Migrating to GitLab Cloud

1 minute read

In my current project we have recently reached the 10 private repositories limit on GitHub. What now?

One possible solution is to upgrade our business account to Silver, which gives us 20 repositories, but it costs $50 a month.

So we started looking for alternatives and found GitLab Cloud.

GitLab Cloud provides you with unlimited private repos for free. Yes it does. Here is why:

We offer GitLab Cloud for free to widen the audience for GitLab. Many organizations that end up running GitLab on-premise started with GitLab Cloud. But many organizations never switch and keep using GitLab Cloud because it is a great service and this is fine with us. The income we generate with subscriptions for on-premise installations is sufficient to cover the costs of GitLab Cloud and our work on the GitLab Community Edition. In the future we might expand our Cloud offerings based on customer demand. We will likely add paid extra’s for costly services such as phone support. But we plan to continue to offer the core service for free.
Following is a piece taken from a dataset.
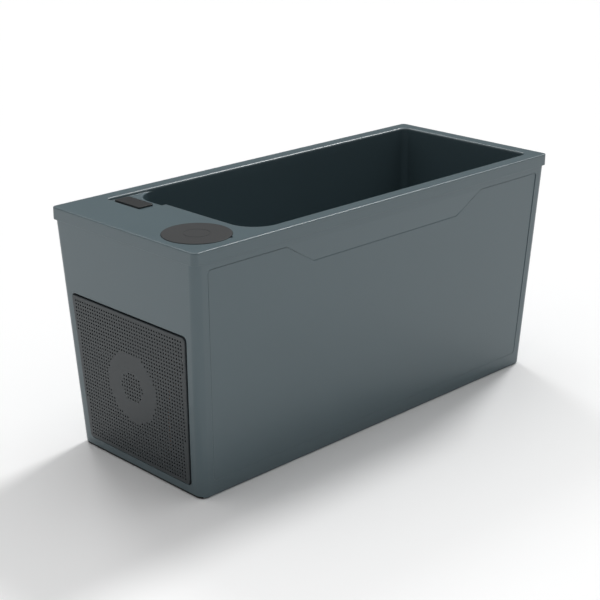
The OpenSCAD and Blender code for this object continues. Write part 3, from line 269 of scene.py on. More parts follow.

We are still using GitHub for our most important repos, but we’ve moved all others to GitLab. The migration was painless and the interface seems very neat.

This migration makes sense to us because we mostly only need the hosting service. We host our own instance of Redmine (with our private fork), so we don’t need GitHub issues. We also don’t use pull requests and hardly any of the other more advanced features.

We’ll still need to use GitLab a little longer to see if there is anything we miss from GitHub. But until that happens, we’re happy.